Dorothy O’Brien, who edited the book, sent the recipes to professional testers to get the unruly collection into shape. There wasn’t much to do to the copy, though. It was nearly perfect.

The book, she said, is “more about his philosophy of food and eating and why we eat.” It also includes comments from his digital followers, which makes it something of a community cookbook.

“When he says he misses the camaraderie of eating, that’s what he misses more than the food,” she said.

Mr. Ebert wisely recruited Anna Thomas, the author of the classic “The Vegetarian Epicure” and the book “Love Soup,” as his culinary ombudswoman. She decries the limits of The Pot’s two settings — “insanely high and barely warm” — and argued against the inclusion of canned soup and powdered broth in many of the book’s recipes. (She lost.)

But she salutes the spirit of one-pot cooking and contributed recipes with smart ways to coax flavors from The Pot with browned onion and fresh ingredients, like ripe tomatoes in a summer soup with farro.

Health is a sub-theme. Mr. Ebert remains obsessed with grains and sodium levels, lessons he learned when his wife persuaded him to go to the Pritikin Center to lose weight. He dropped about 70 pounds just before he got sick, and another 40 or so during his illness.

The book is funny, too. His list of meats to throw into The Pot includes chicken, pork, goat and Minotaur. In explaining how The Pot knows when the rice is done, he writes: “It is an ancient mystery of the Orient. Don’t ask questions you don’t need the answers to.”

Cooking with Mr. Ebert, who can’t speak but has a very deliberate way in the kitchen, is both a thrill and a challenge.

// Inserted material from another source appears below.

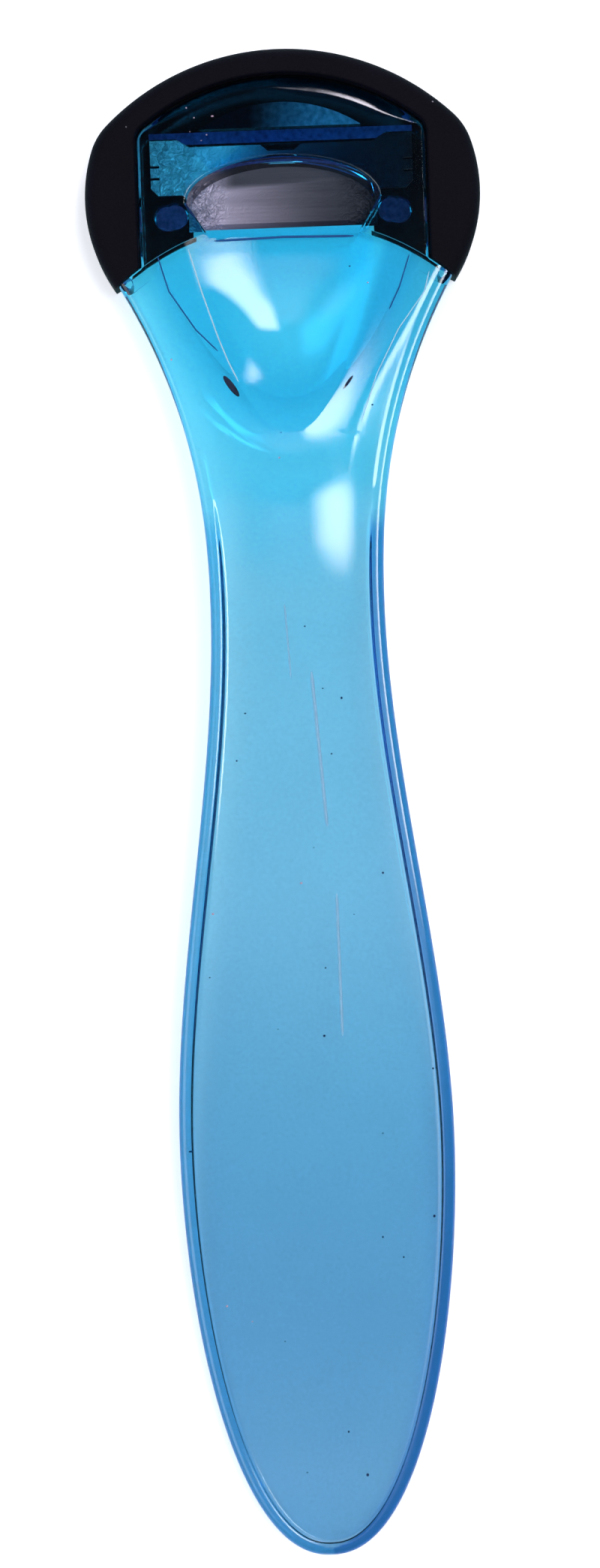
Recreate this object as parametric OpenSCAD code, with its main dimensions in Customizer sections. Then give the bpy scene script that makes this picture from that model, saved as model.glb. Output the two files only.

His physical condition limits the time he can spend there, but he makes good use of it, keeping things simple and relying on the Cuisinart to chop ingredients, even for a salad.

Mrs. Ebert, a lawyer who grew up in a big family and is more used to cooking for a crowd, designed the huge kitchen in the lake house, which her husband has owned since the 1980s. It has generous counters and an oversize table that seats a dozen. They have hosted Fourth of July parties with 300 people and Thanksgiving for 30.

Since his operations, the cooking has been on a much smaller scale.

The dish we prepared one day last month didn’t have a name and wasn’t written down anywhere.

Because I had no idea where we were going as we cooked, it rendered the session something like a “Top Chef” challenge. He started by dumping water into The Pot with a store-bought blend of rice, grain and lentils called SooFoo. Then he sent me to chop some Michigan peaches. “Better use ripe peach,” he scribbled when I was slicing one that seemed a bit hard. “I handed to you.”

I had to guess what he meant when he waved off the bowl I selected to hold the yellow peppers I had chopped. Was it the bowl or was the chopping wrong?

At one point, I think he got very frustrated. He wanted to make a nice lunch, but I kept interrupting him with questions. A photographer kept taking pictures. Mrs. Ebert, who has a rare patience, was getting tired.

He scribbled a few hurried instructions for me and left the kitchen. He hadn’t taken any nourishment in a while, and his shoulder, whose muscle had been used in an effort to repair his face, had started to ache.

He eased into the big black recliner in his study, and his wife got out a can of the Isosource that keeps him alive. He takes about six cans four times a day, mixed with water. Sometimes he gets fresh fruit or vegetable juice or a little shot of Pepsi, which helps clean the tube.

While he’s in the chair, I tend to the onions and garlic in one pot and keep stirring the grains, peaches and pork in another. I mix them together, as he instructed. I peek into the study and watch him take his liquid meal, embarrassed by my curiosity.

After about 15 minutes he walks out and scribbles me a note.

“I’m sure you made certain the pork was heated through.”

Yes, chef, I say.

He scribbles again. It’s an apology.

“I come across as a tyrannical chef because I never speak and am in a hurry because of my shoulder.”

No worries, chef, I say. Then I lift the lid from The Pot.

He pours a little spicy Saigon Sizzle sauce from a bottle and stirs it in.

Then he gives me a thumbs up. It’s time to eat.